Dilworth must be accountable for the role it played in boys being sexually abused at the School

Media statement | 10 October 2021


Dilworth Class Action representative, and sexual abuse survivor, Neil Harding said Dilworth’s announcement to Old Boys of a financial redress scheme for survivors of sexual abuse without first telling survivors, or without first acknowledging and apologising for the role Dilworth played in the abuse, completely fails to account for the significant role the School played in allowing and suppressing the abuse.


"Dilworth have said they remain committed to confronting this issue with their community openly and honestly. This requires the School to be transparent about its knowledge of the ongoing abuse over decades, and to publicly acknowledge and apologise to all the survivors of sexual abuse and their families, not for what the offenders did, but for what Dilworth did.

“A redress programme cannot work without full disclosure of Dilworth’s role in the abuse and Dilworth providing a public acknowledgement and an apology for failing to protect the boys in their care, suppressing knowledge of the abuse, and allowing the sexual abuse to continue.”

“It is also critical that a meaningful redress programme for the sexual abuse survivors is independent from the School. The School caused harm and traumatisation and was party to enabling, continuing and suppressing the abuse – if the School had done what it should have long ago, many of these men would not have been abused.


For these reasons, it is completely inappropriate that Dilworth controls or administers any financial redress programme. A redress programme needs to provide a safe, independent, and trusted environment for them to come forward, as they are able to, over an appropriate period. The very School that harboured their abusers, rejected the courageous complaints of vulnerable young boys and allowed their abuse, is not a safe, independent and trusted environment for them. Independence of the redress programme and the panel appointed to administer it is fundamental.”

“No amount of money will ever be enough to compensate Old Boy survivors for the extensive and lifelong harm the School caused them. The amount of compensation must at least be meaningful and account for the extensive harm caused and the School’s significant role in the abuse.

A recent Court judgment in Australia ordered compensation of $2.7m to a former Geelong College student over the school’s failure to protect him from sexual abuse suffered over 25 years ago. Dilworth’s conduct was more extensive, prolonged and egregious than those circumstances. We would expect that any financial compensation for those who are at the higher end of the range should be in the vicinity of $500,000, having regard to the abuse suffered and the conduct of the School.”

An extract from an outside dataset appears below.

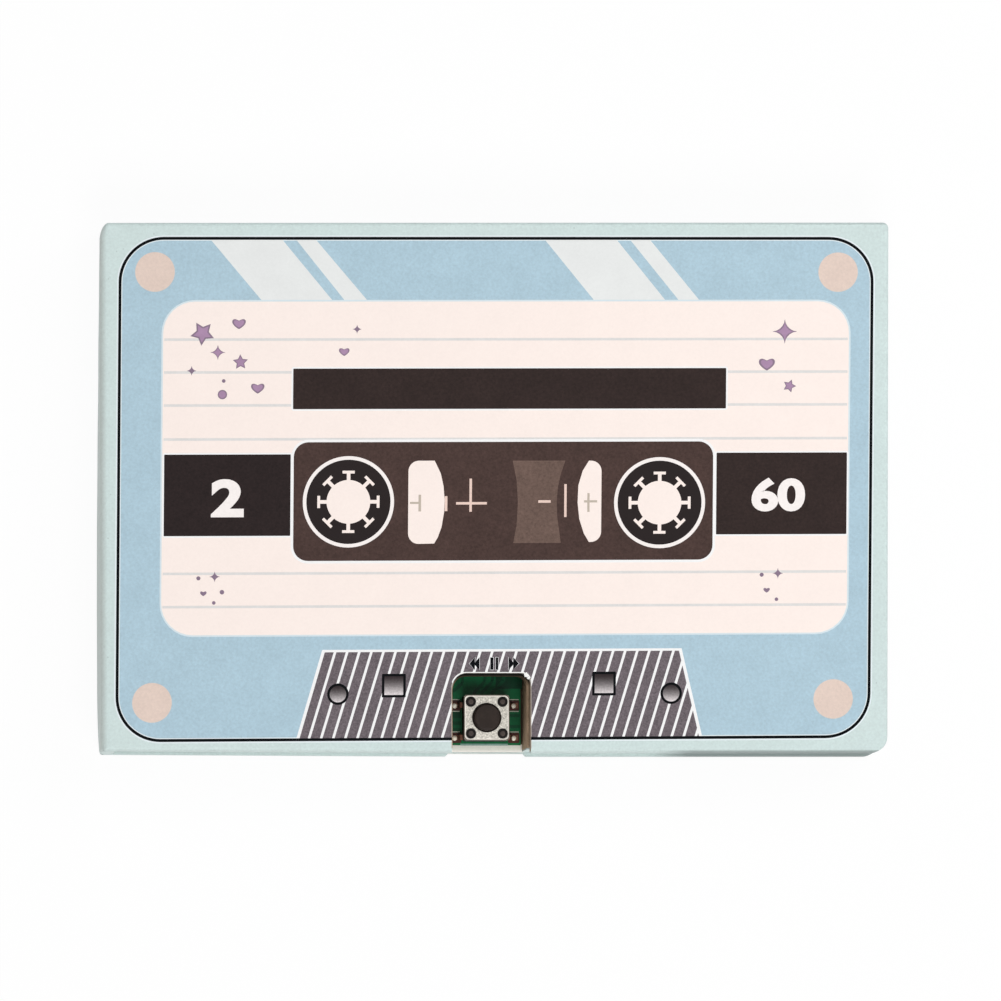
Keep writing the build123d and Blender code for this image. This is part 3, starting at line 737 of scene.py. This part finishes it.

“Dilworth has said that one of its priorities is ‘how best to approach redress for survivors’ and that its proposed Scheme will be ‘survivor focused’. If that is the case, Dilworth needs to ensure it properly and genuinely consults with survivors of sexual abuse.”


“Dilworth needs to take consultation with survivors and the establishment of a truly comprehensive and restorative redress scheme very seriously. The Dilworth Class Action is on behalf of all survivors of sexual abuse, not just those who have actively registered. We remain committed to holding Dilworth accountable for its role in allowing the systemic sexual abuse to happen over many years and obtaining meaningful compensation and redress for survivors.”


“The survivors voice must be heard and respected. We will not give up.”